Andrew Stuart/Band of Horses

Band Of Horses' Swingin' Party

Inside the band's space rock–infused fifth album, Why Are You OK

Band of Horses' Ben Bridwell has, by his own admission, written the same song five separate times now. Well, actually, maybe only three times: "Weed Party" in 2006, "Laredo" in 2010, and "Casual Party" in 2016. They all represent what has come to be the group's core sound — plaintive lyrics and prolonged vowel sounds ("sociopyaaaath," "Loryeeenzo”) delivered over stretched guitar chords and a mid-tempo rock beat. "I do not notice when I'm writing the same song over and over again, but I guess it's my song, you know?" Bridwell says. "But, shit. I don't even care when it's done. I'm just like, I like that song again."

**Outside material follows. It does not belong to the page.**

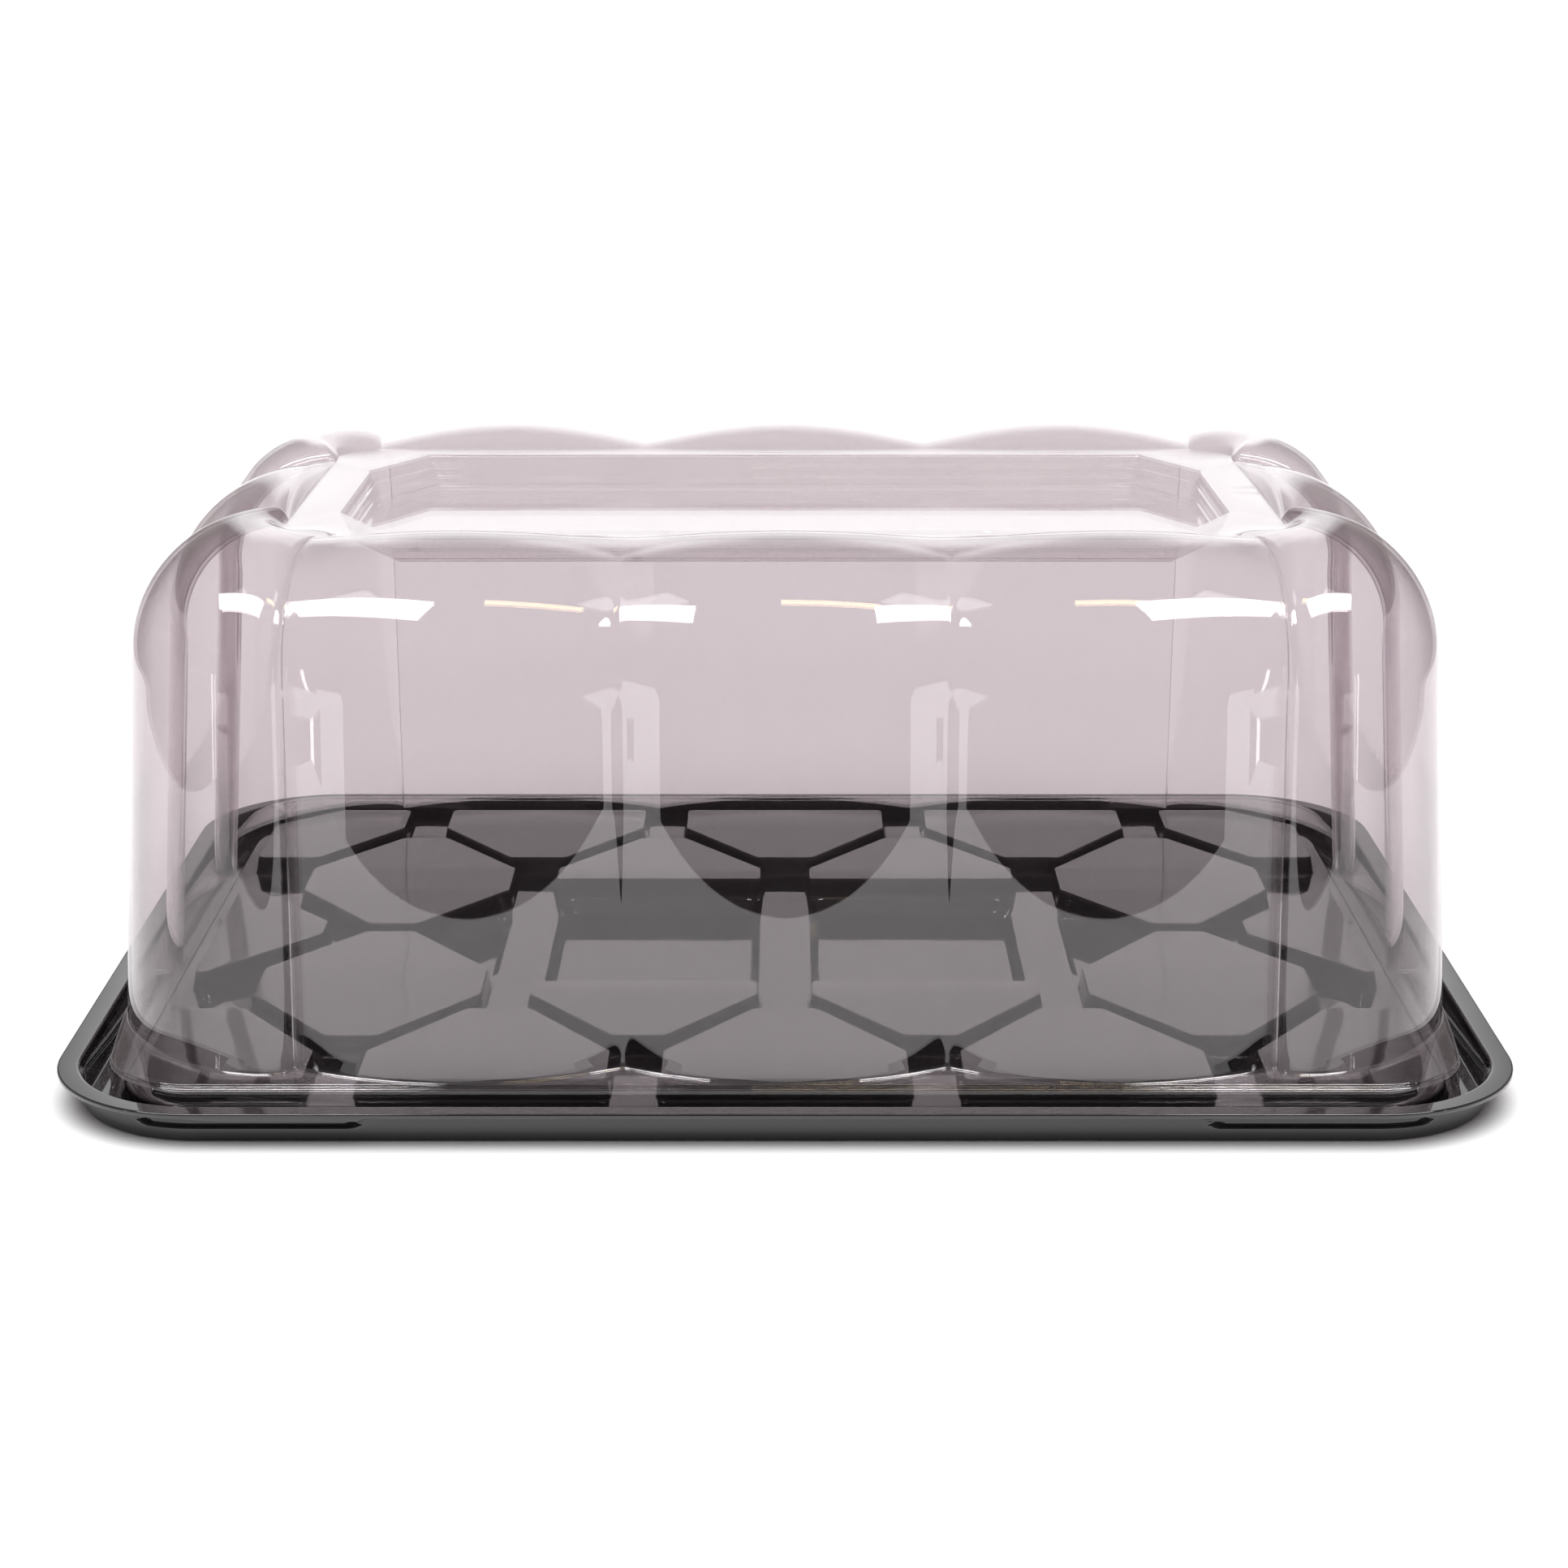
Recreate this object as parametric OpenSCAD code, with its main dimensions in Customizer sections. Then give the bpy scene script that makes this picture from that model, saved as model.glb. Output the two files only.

The latest incarnation, "Casual Party," is the lead single from Band of Horses' Why Are You OK, released on June 10. The song's lyrics detail the kind of social scene you might find yourself in as you settle into a new life, talking TV or home repair or hobbies with a crowd of semi-strangers you don't particularly care about but are forced to gab on with. Bridwell lives in Charleston, South Carolina, when he's not on the road, and when he comes home to his wife and four daughters, plenty of casual parties await. "I'm not sitting there trying to grow up by any means," he tells MTV News. "I forget that I'm supposed to, until something like a damn fucking dinner party shows up, or I have to do something stupid." He smiles. "Uh, that's not nice."

Why Are You OK's trick is pairing these mundane moments with an increasingly expansive sound. The 12-song album is Band of Horses' first release of new material in four years, which can feel like an eternity in the streaming era. (For reference, Spotify reported having 15 million total users when the group's last studio album, Mirage Rock, arrived in 2012; the service now has upward of 100 million.) That might have something to do with Bridwell and his four bandmates' choice to recruit an impressive roster of behind-the-board talent to help them wiggle back into view.

Jason Lytle of the psych-rock band Grandaddy produced the album, with a spiritual assist from storied rock giant Rick Rubin, whom Bridwell credits with "see[ing] the forest for the trees with [my] crap-ass demos." After recording wrapped, the band enlisted Dave Fridmann, best known for his work with The Flaming Lips and Mercury Rev, to master it. The result is a sprawling 50-minute work that finds room for both the longest song the band's ever put to tape (seven-minute opener "Dull Times/The Moon") and a brief interlude cheekily titled "Hold on Gimme a Sec."

So is this Band of Horses' space-rock record? "You know, now I might need to give it another listen," guitarist Tyler Ramsey says with a laugh. "Maybe I need to put my headphones on." Ramsey's "Country Teen" is one of the album's more straightforward folk-rock songs on paper; on record, Lytle and the band split it open to create a twirling carnival ride, jutting across both audio channels seemingly from different rooms. Those playful production touches immediately set Why Are You OK apart from the live-take grit of Mirage Rock.

"Sometimes you’d be playing a part and [Lytle would say], ‘No, do it like this,’" Ramsey says, "and it’s such a subtle difference that he was looking for. But when it finally happened and he was happy with it, then you kind of understood."

Band of Horses/Interscope Records

If making this new album was a "surgical" process, as keyboardist and guitarist Ryan Monroe describes it, then finalizing the kitchen-sink stomper "In a Drawer" (which features Dinosaur Jr.'s J Mascis on vocals) was like using a chainsaw for an appendectomy. Bridwell had worked on the song intermittently for eight years, at one point naming it "Spare Parts" partly out of frustration, until he dug it back out for Why Are You OK and finally finished it — or so he thought, until a phone call from his manager revealed some remaining hesitations about the song.

Bridwell kept digging, reworking the song and eventually renaming it "In a Drawer," a subconscious allusion to the Dinosaur Jr. song "In a Jar." While still in the studio, Bridwell imitated J Mascis's voice and started singing over the track, which prompted Lytle to reach out and recruit Mascis himself to sing the chorus. At the end of the process, Bridwell was wiped out but enthralled, telling his band and managers, "I don't care if y'all don't like it. You can cut it from the damn record, but I'm not changing it one fucking bit. I wanna hear it again and figure out what the fuck just happened."

"In a Drawer" plays that way, like a big wind that kicks up whatever's out on the curb and knocks it into your line of vision. In addition to Mascis, the song features singers Jenn Champion and Sera Cahoone, whom Bridwell played with in Seattle indie-rock mainstays Carissa's Wierd in the 1990s and early 2000s.

"Bananas as fuck," Bridwell says of the personnel on Why Are You OK. "It's, like, dream team to the max. It's like ‘Friends Party.' That's probably the next song I’m gonna write."